Anti-Jewish graffiti has been used to prove employment discrimination in the workplace and other contexts. For example, in Shaare Tefila, the outside walls of the synagogue of the Shaare Tefila Congregation in Silver Spring, Maryland, were sprayed with red and black paint and with large anti-Semitic slogans, phrases, and symbols. A few months later, the Congregation and some individual members brought a suit in the Federal District Court, alleging that defendants’ desecration of the synagogue had violated 42 U. S. C. §§ 1981. The United States Supreme Court found that anti-Semitism qualified as race discrimination for the purpose of Section 1981. See Shaare Tefila Congregation v. Cobb, 481 U.S. 615, 617-18, 107 S.Ct. 2019, 95 L.Ed.2d 594 (1987).

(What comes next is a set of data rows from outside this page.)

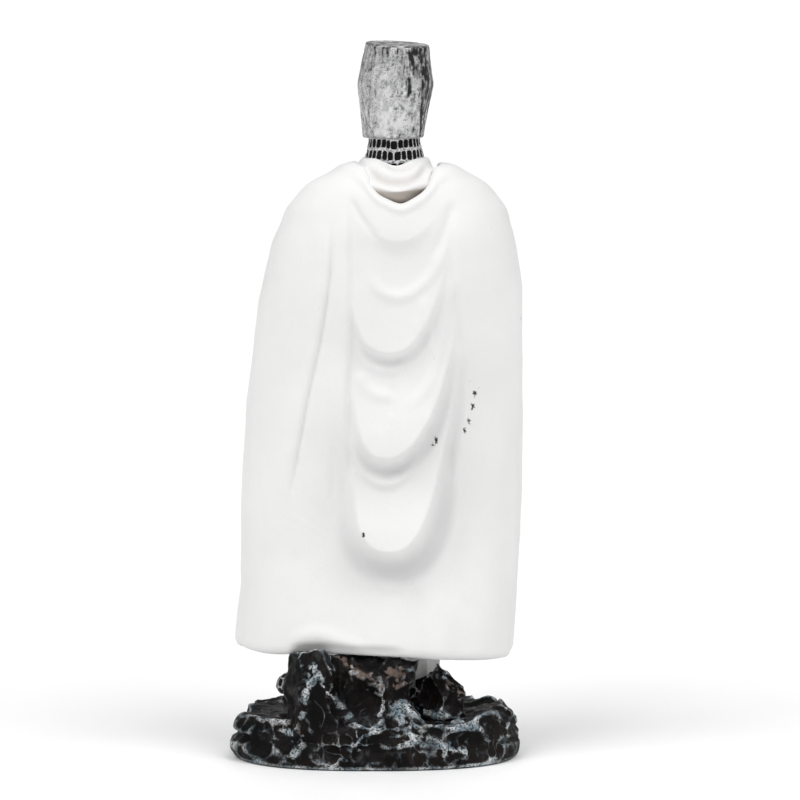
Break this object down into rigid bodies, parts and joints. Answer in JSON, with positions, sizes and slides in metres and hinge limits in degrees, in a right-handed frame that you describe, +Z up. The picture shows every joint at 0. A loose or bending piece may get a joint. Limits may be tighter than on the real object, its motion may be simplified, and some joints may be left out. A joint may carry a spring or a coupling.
{
  "type": "painted miniature figure",
  "caption": "Painted resin figure of a standing knight in a flat-topped helm and a long cloak, hands on a grounded sword, on an oval rock base with a felted underside.",
  "frame": {"origin": "on the table, under the middle of the rock base", "axes": "+Z up, -Y the way the knight faces, +X towards the knight's left hand"},
  "size_m": [0.0411, 0.031, 0.1],
  "materials": {
    "white_paint": "matte white paint over cast resin, grey wash in the folds",
    "steel_paint": "silver paint with black wash and brush streaks over cast resin",
    "mail_paint": "black paint dry-brushed silver on the mail links",
    "rock_paint": "satin black-brown paint dry-brushed pale blue-grey on the edges",
    "leather_paint": "satin brown paint with worn edges",
    "gilt_paint": "old gold paint with dark wash in the recesses",
    "pin_brass": "bare drawn wire",
    "weight_steel": "turned disc",
    "felt": "pressed black felt"
  },
  "bodies": {
    "root": {"rock_base": "rock_paint", "rear_boulder": "rock_paint", "side_outcrop": "rock_paint", "base_weight": "weight_steel", "felt_pad": "felt", "foot_pins": "pin_brass", "left_leg": "mail_paint", "right_leg": "mail_paint", "leg_pins": "pin_brass", "mail_skirt": "mail_paint", "surcoat_skirt": "white_paint", "waist_pin": "pin_brass", "surcoat_torso": "white_paint", "belt": "leather_paint", "belt_buckle": "gilt_paint", "belt_tail": "leather_paint", "scabbard": "leather_paint", "scabbard_straps": "gilt_paint", "left_arm": "mail_paint", "right_arm": "mail_paint", "shoulder_pins": "pin_brass", "left_hand": "mail_paint", "right_hand": "mail_paint", "wrist_pins": "pin_brass", "sword_blade": "steel_paint", "sword_hilt": "gilt_paint", "mail_coif": "mail_paint", "neck_pin": "pin_brass", "great_helm": "steel_paint", "cowl": "white_paint", "cloak": "white_paint", "cloak_pins": "pin_brass", "cloak_cord": "gilt_paint", "brooches": "gilt_paint"}
  },
  "joints": []
}
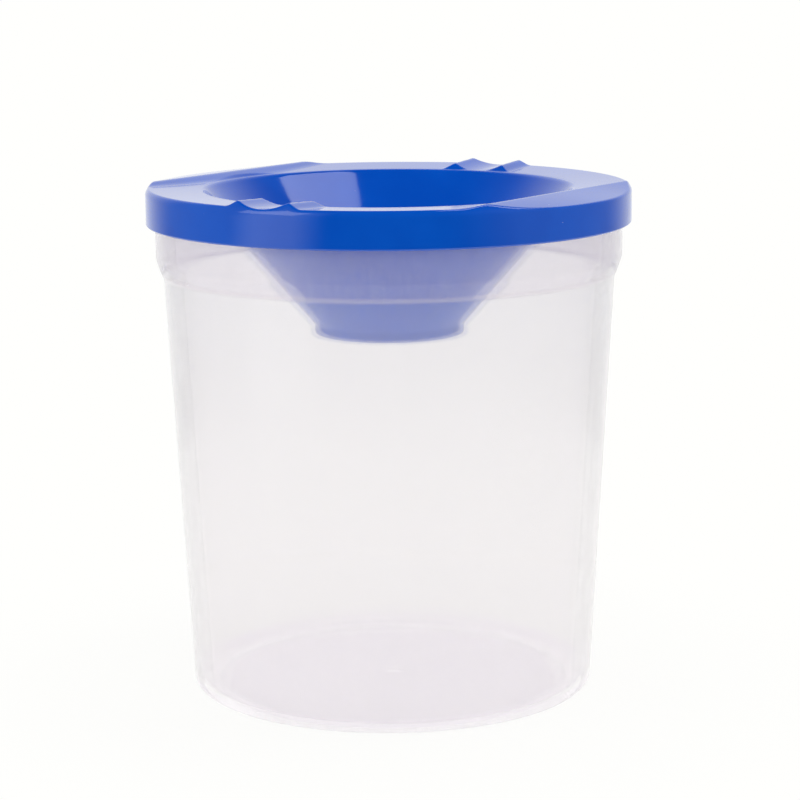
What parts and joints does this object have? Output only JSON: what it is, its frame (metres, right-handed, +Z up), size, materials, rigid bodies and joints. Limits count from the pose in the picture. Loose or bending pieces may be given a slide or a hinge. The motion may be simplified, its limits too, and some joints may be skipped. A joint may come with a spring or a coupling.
{
  "type": "paint cup with lid",
  "caption": "Round translucent paint cup with a tapered wall and stepped collar, closed by a press-on lid whose open funnel is ringed by raised brush rests.",
  "frame": {"origin": "middle of the foot ring, on the table that the cup stands on", "axes": "+Z up along the axis of the cup, front towards -Y; the wide rests lie at about 35.6 degrees from +X towards -Y and opposite, the narrow ones at about 60.3 degrees from +X towards +Y and opposite"},
  "size_m": [0.08, 0.08, 0.085],
  "materials": {
    "cup_plastic": "frosted translucent moulding, clearer along the body than on the collar",
    "lid_plastic": "glossy moulding, saturated blue"
  },
  "bodies": {
    "cup": {"cup": "cup_plastic"},
    "lid": {"lid": "lid_plastic"}
  },
  "joints": [
    {"name": "lid_lift", "type": "slide", "parent": "cup", "child": "lid", "axis": [0, 0, 1], "range_m": [0, 0.06]}
  ]
}
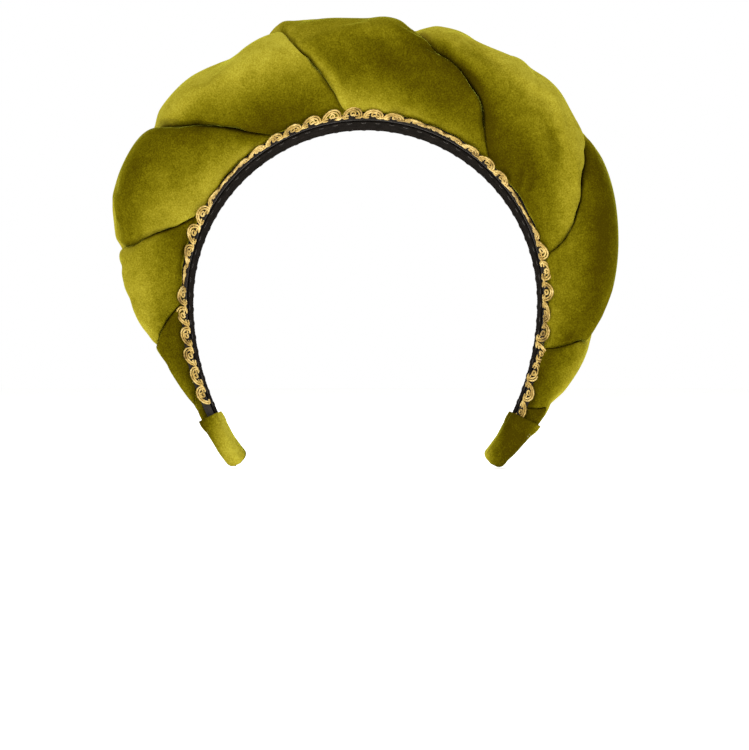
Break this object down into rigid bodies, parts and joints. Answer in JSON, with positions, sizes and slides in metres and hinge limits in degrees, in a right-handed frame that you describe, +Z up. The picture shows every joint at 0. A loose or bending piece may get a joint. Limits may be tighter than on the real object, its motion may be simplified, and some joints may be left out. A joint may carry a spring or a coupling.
{
  "type": "twisted velvet headband",
  "caption": "Padded halo headband of two stuffed velvet strands twisted together on a covered spring band, edged with gold gimp braid.",
  "frame": {"origin": "centre of the crown arc of the head line, in the band's middle plane", "axes": "+X towards the right as seen from the front, +Y towards the back of the head, +Z up through the crown"},
  "size_m": [0.2123, 0.0517, 0.1936],
  "materials": {
    "spring_band": "plain moulded strip, hidden inside its cover",
    "cover_satin": "black satin",
    "lining": "black grosgrain ribbon with fine cross ribs",
    "black_thread": "polyester thread",
    "velvet": "short-pile velvet in olive chartreuse, light or dark with the lay of the pile",
    "filling": "white polyester fibre filling",
    "green_thread": "olive polyester thread",
    "gold_gimp": "twisted antique-gold cord"
  },
  "bodies": {
    "root": {"spring_band": "spring_band", "band_cover": "cover_satin", "lining_ribbon": "lining", "lining_stitches": "black_thread", "strand_a_velvet": "velvet", "strand_b_velvet": "velvet", "strand_a_filling": "filling", "strand_b_filling": "filling", "tacking_stitches": "green_thread", "end_lashing_left": "green_thread", "end_lashing_right": "green_thread", "end_wrap_left": "velvet", "end_wrap_right": "velvet", "gimp_outer_scrolls": "gold_gimp", "gimp_inner_curls": "gold_gimp", "gimp_links": "gold_gimp"}
  },
  "joints": []
}
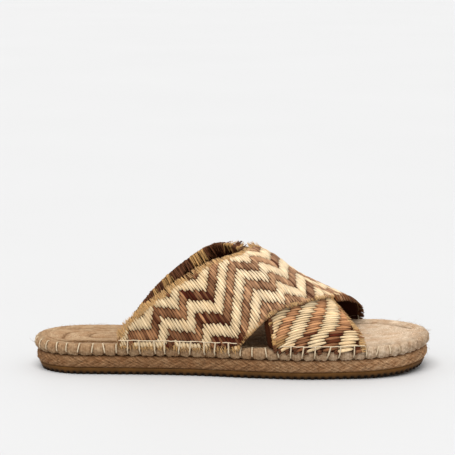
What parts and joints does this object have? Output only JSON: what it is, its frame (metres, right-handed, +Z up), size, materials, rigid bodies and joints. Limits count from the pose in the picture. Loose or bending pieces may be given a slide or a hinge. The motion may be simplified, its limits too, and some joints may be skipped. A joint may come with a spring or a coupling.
{
  "type": "espadrille slide",
  "caption": "Right-foot espadrille slide with crossed woven raffia straps, frayed along their edges, on a coiled jute sole with a thin ribbed rubber bottom.",
  "frame": {"origin": "on the ground, at the middle of the shoe's length and width", "axes": "+X towards the toe, +Y towards the big toe's side, +Z up from the ground"},
  "size_m": [0.258, 0.0969, 0.0804],
  "materials": {
    "rubber": "matte olive-brown rubber with fine ribs on its edge",
    "jute_braid": "coarse natural jute braid, matte and hairy",
    "jute_rope": "pale twisted jute, matte and hairy, with cream blanket stitch",
    "jute_footbed": "flat coiled jute braid, matte",
    "raffia": "woven raffia in a cream and brown zigzag, slightly glossy strands"
  },
  "bodies": {
    "root": {"outsole": "rubber", "lower_jute": "jute_braid", "rim_rope": "jute_rope", "footbed": "jute_footbed", "upper": "raffia"}
  },
  "joints": []
}
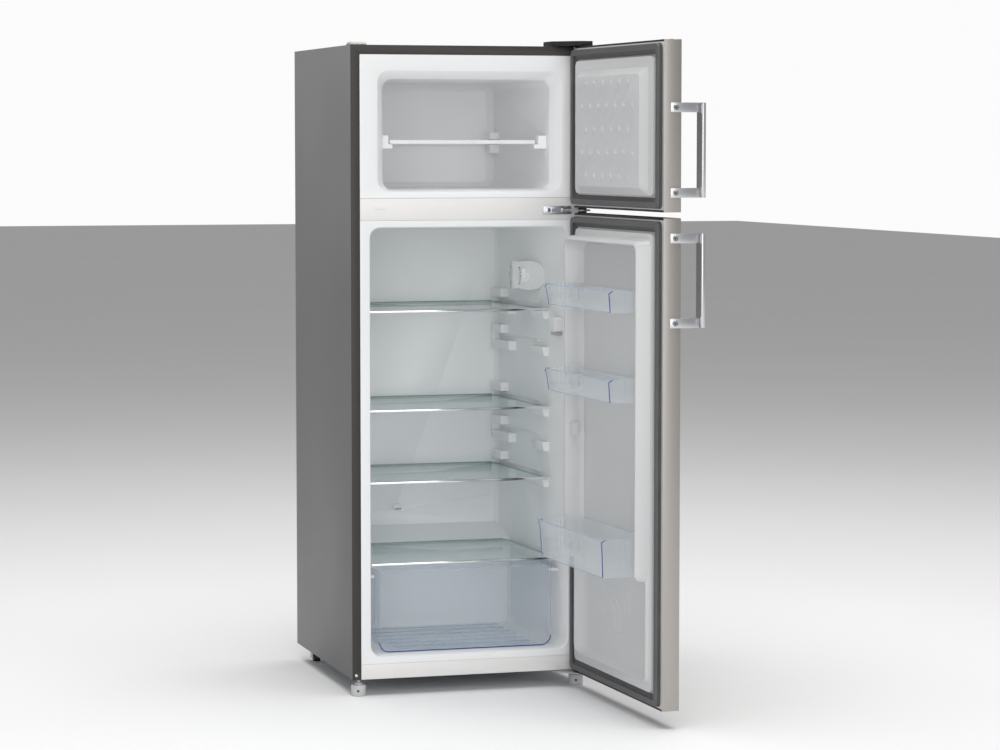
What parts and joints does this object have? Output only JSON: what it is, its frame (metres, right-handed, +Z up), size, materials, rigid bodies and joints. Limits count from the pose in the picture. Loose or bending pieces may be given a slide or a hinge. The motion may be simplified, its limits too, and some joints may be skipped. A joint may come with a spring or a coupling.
{
  "type": "top freezer refrigerator",
  "caption": "Tall refrigerator with a freezer compartment on top; both doors stand open on the right, with glass shelves, a crisper drawer and door bins.",
  "frame": {"origin": "bottom centre of the whole part's box with both doors open, on the floor", "axes": "+Z up, -Y towards the front of the cabinet, +X to the hinge side"},
  "size_m": [0.6137, 1.1018, 1.4394],
  "materials": {
    "silver_paint": "fine textured metallic silver paint",
    "stainless": "brushed, taupe grey",
    "aluminium": "satin",
    "zinc_steel": "zinc plated",
    "white_liner": "smooth white, moulded",
    "grey_liner": "smooth light grey, moulded",
    "gasket_rubber": "matt dark grey",
    "cap_grey": "dark grey",
    "black_plastic": "black, fine grained",
    "light_grey_plastic": "light grey",
    "foam": "rigid insulation foam",
    "glass": "clear with a pale edge",
    "clear_plastic": "clear with blue edges",
    "lens": "milky white",
    "black_steel": "black enamel",
    "white_wire": "white coated wire"
  },
  "bodies": {
    "cabinet": {"cabinet_shell": "silver_paint", "rear_panel": "silver_paint", "bottom_panel": "zinc_steel", "cabinet_foam": "foam", "freezer_liner": "white_liner", "fridge_liner": "white_liner", "centre_rail": "white_liner", "kick_plate": "white_liner", "corner_cap": "light_grey_plastic", "top_hinge": "zinc_steel", "top_hinge_cover": "black_plastic", "centre_hinge": "zinc_steel", "bottom_hinge": "black_steel", "compressor_base": "zinc_steel", "compressor": "black_steel", "relay_cover": "black_plastic", "cord_gland": "black_plastic", "evaporation_tray": "black_plastic", "drain_hose": "light_grey_plastic", "drain_cover": "white_liner", "condenser": "black_steel", "fridge_evaporator": "aluminium", "freezer_evaporator": "aluminium", "thermostat_housing": "white_liner", "lamp_lens": "lens", "lamp_bulb": "glass", "light_switch": "white_liner", "crisper_cover": "glass"},
    "freezer_door": {"freezer_door_skin": "stainless", "freezer_door_liner": "grey_liner", "freezer_door_gasket": "gasket_rubber", "freezer_door_top_cap": "cap_grey", "freezer_door_bottom_cap": "cap_grey", "freezer_door_foam": "foam", "freezer_handle_bar": "aluminium", "freezer_handle_upper_bracket": "aluminium", "freezer_handle_lower_bracket": "aluminium"},
    "fridge_door": {"fridge_door_skin": "stainless", "fridge_door_liner": "grey_liner", "fridge_door_gasket": "gasket_rubber", "fridge_door_top_cap": "cap_grey", "fridge_door_bottom_cap": "cap_grey", "fridge_door_foam": "foam", "fridge_handle_bar": "aluminium", "fridge_handle_upper_bracket": "aluminium", "fridge_handle_lower_bracket": "aluminium"},
    "freezer_shelf": {"freezer_shelf": "white_wire"},
    "upper_shelf": {"upper_glass_shelf": "glass"},
    "middle_shelf": {"middle_glass_shelf": "glass"},
    "lower_shelf": {"lower_glass_shelf": "glass"},
    "crisper_drawer": {"crisper_drawer": "clear_plastic"},
    "upper_bin": {"upper_bin": "clear_plastic"},
    "middle_bin": {"middle_bin": "clear_plastic"},
    "bottle_bin": {"bottle_bin": "clear_plastic"},
    "thermostat_knob": {"thermostat_knob": "white_liner"},
    "light_switch_plunger": {"light_switch_plunger": "light_grey_plastic"},
    "front_left_foot": {"front_left_foot": "light_grey_plastic"},
    "front_right_foot": {"front_right_foot": "light_grey_plastic"},
    "rear_left_roller": {"rear_left_roller": "black_plastic"},
    "rear_right_roller": {"rear_right_roller": "black_plastic"}
  },
  "joints": [
    {"name": "freezer_door_hinge", "type": "hinge", "parent": "cabinet", "child": "freezer_door", "pos_m": [0.2176, -0.02288, 1.25], "axis": [0, 0, 1], "range_deg": [-91.97, 33]},
    {"name": "fridge_door_hinge", "type": "hinge", "parent": "cabinet", "child": "fridge_door", "pos_m": [0.2176, -0.02288, 1.067], "axis": [0, 0, 1], "range_deg": [-91.97, 33]},
    {"name": "freezer_shelf_slide", "type": "slide", "parent": "cabinet", "child": "freezer_shelf", "axis": [0, -1, 0], "range_m": [0, 0.25]},
    {"name": "upper_shelf_slide", "type": "slide", "parent": "cabinet", "child": "upper_shelf", "axis": [0, -1, 0], "range_m": [0, 0.12]},
    {"name": "middle_shelf_slide", "type": "slide", "parent": "cabinet", "child": "middle_shelf", "axis": [0, -1, 0], "range_m": [0, 0.12]},
    {"name": "lower_shelf_slide", "type": "slide", "parent": "cabinet", "child": "lower_shelf", "axis": [0, -1, 0], "range_m": [0, 0.12]},
    {"name": "crisper_slide", "type": "slide", "parent": "cabinet", "child": "crisper_drawer", "axis": [0, -1, 0], "range_m": [0, 0.26]},
    {"name": "upper_bin_lift", "type": "slide", "parent": "fridge_door", "child": "upper_bin", "axis": [0, 0, 1], "range_m": [0, 0.03]},
    {"name": "middle_bin_lift", "type": "slide", "parent": "fridge_door", "child": "middle_bin", "axis": [0, 0, 1], "range_m": [0, 0.03]},
    {"name": "bottle_bin_lift", "type": "slide", "parent": "fridge_door", "child": "bottle_bin", "axis": [0, 0, 1], "range_m": [0, 0.03]},
    {"name": "thermostat_turn", "type": "hinge", "parent": "cabinet", "child": "thermostat_knob", "pos_m": [0.15429, 0.22692, 0.914], "axis": [0.9184, 0.3955, 0], "range_deg": [0, 240]},
    {"name": "light_switch_press", "type": "slide", "parent": "cabinet", "child": "light_switch_plunger", "axis": [0, 1, 0], "range_m": [0, 0.004], "stiffness_N_per_m": 150},
    {"name": "front_left_foot_turn", "type": "hinge", "parent": "cabinet", "child": "front_left_foot", "pos_m": [-0.2889, 0.02892, 0], "axis": [0, 0, 1], "continuous": true},
    {"name": "front_right_foot_turn", "type": "hinge", "parent": "cabinet", "child": "front_right_foot", "pos_m": [0.2151, 0.02892, 0], "axis": [0, 0, 1], "continuous": true},
    {"name": "rear_left_roller_spin", "type": "hinge", "parent": "cabinet", "child": "rear_left_roller", "pos_m": [-0.2719, 0.50292, 0.017], "axis": [1, 0, 0], "continuous": true},
    {"name": "rear_right_roller_spin", "type": "hinge", "parent": "cabinet", "child": "rear_right_roller", "pos_m": [0.1981, 0.50292, 0.017], "axis": [1, 0, 0], "continuous": true}
  ]
}
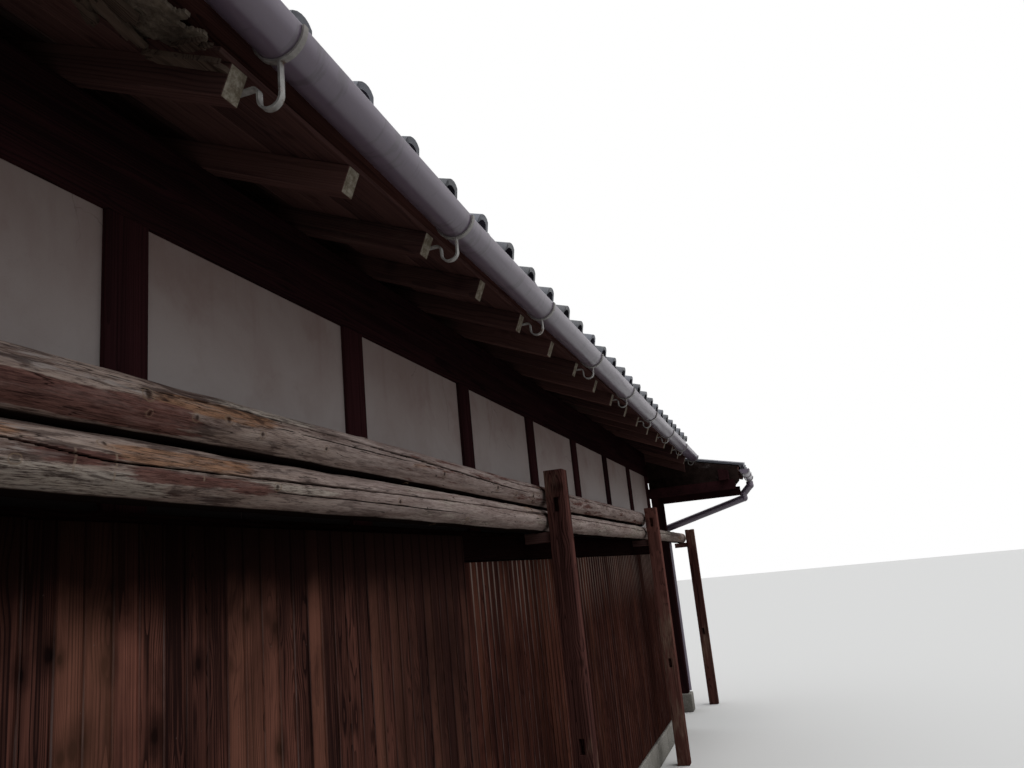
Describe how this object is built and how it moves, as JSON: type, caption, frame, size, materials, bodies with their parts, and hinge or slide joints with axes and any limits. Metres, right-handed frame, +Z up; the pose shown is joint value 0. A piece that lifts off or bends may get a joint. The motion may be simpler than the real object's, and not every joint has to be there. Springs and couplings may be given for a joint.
{
  "type": "machiya townhouse, street wing with a log rack",
  "caption": "Low timber-framed townhouse wing with plastered upper wall, board cladding, tiled gable roof, hooked gutter, end canopy and a log rack along its front.",
  "frame": {"origin": "on the ground, under the middle of the whole outline", "axes": "+X along the front wall towards the canopy, +Y from the front wall to the back, +Z up"},
  "size_m": [9.4978, 5.5978, 3.9717],
  "materials": {
    "foundation_stone": "rough, split granite",
    "frame_timber": "old dark red-brown stain, matt",
    "clay_plaster": "trowelled plaster, water stained",
    "batten_timber": "sawn, weathered",
    "old_cladding": "weathered cedar boards",
    "new_cladding": "stained cedar boards",
    "rafter_timber": "dark stain with pale cut ends",
    "roof_board_timber": "sawn boards, smoked and stained",
    "clay_bed": "straw clay",
    "roof_tile": "smoked fired clay, dull sheen",
    "gutter_metal": "dark brown satin paint",
    "hook_iron": "dull zinc coat",
    "canopy_timber": "dark, weathered",
    "rack_timber": "old reused timber",
    "log_wood": "peeled, grey-brown, checked"
  },
  "bodies": {
    "root": {"foundation_stones": "foundation_stone", "front_sill": "frame_timber", "back_sill": "frame_timber", "cross_sills": "frame_timber", "front_posts": "frame_timber", "back_posts": "frame_timber", "end_posts": "frame_timber", "front_plate": "frame_timber", "back_plate": "frame_timber", "tie_beams": "frame_timber", "roof_struts": "frame_timber", "purlins": "frame_timber", "ridge_beam": "frame_timber", "front_plaster": "clay_plaster", "back_plaster": "clay_plaster", "party_walls": "clay_plaster", "front_battens": "batten_timber", "back_battens": "batten_timber", "old_boards": "old_cladding", "back_boards": "old_cladding", "new_boards": "new_cladding", "front_rafters": "rafter_timber", "back_rafters": "rafter_timber", "canopy_rafters": "rafter_timber", "roof_deck": "roof_board_timber", "eave_boards": "roof_board_timber", "bargeboards": "roof_board_timber", "canopy_boards": "roof_board_timber", "roof_bed": "clay_bed", "front_tiles": "roof_tile", "back_tiles": "roof_tile", "ridge_tiles": "roof_tile", "ridge_ends": "roof_tile", "canopy_tiles": "roof_tile", "front_gutter": "gutter_metal", "back_gutter": "gutter_metal", "canopy_gutter": "gutter_metal", "downpipe": "gutter_metal", "gutter_hooks": "hook_iron", "canopy_post": "canopy_timber", "canopy_beams": "canopy_timber", "prop_posts": "rack_timber", "rack_arms": "rack_timber", "lower_log": "log_wood", "upper_log": "log_wood"}
  },
  "joints": []
}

Similarly, in the workplace context, in May, May brought a claim on the basis of race, religion, and national origin. May v. Chrysler Group, LLC, 716 F.3d 963 (7th Cir. 2012). More than fifty times between 2002 and 2005, Otto May, Jr., a pipefitter at Chrysler’s Belvidere Assembly Plant, was the target of racist, xenophobic, homophobic, and anti-Semitic graffiti that appeared in and around the plant’s paint department. Examples, unfortunately, are necessary to show how disturbingly vile and aggressive the messages were: “Otto Cuban Jew fag die,” “Otto Cuban good Jew is a dead Jew,” “death to the Cuban Jew,” “fuck Otto Cuban Jew fag,” “get the Cuban Jew,” and “fuck Otto Cuban Jew nigger lover.” In addition to the graffiti, more than half-a-dozen times May found death-threat notes in his toolbox. Different medium, same themes: “Otto Cuban Jew muther fucker bastard get our message your family is not safe we will get you good Jew is a dead Jew say hi to your hore wife death to the jews heil hitler [swastika].” (sic).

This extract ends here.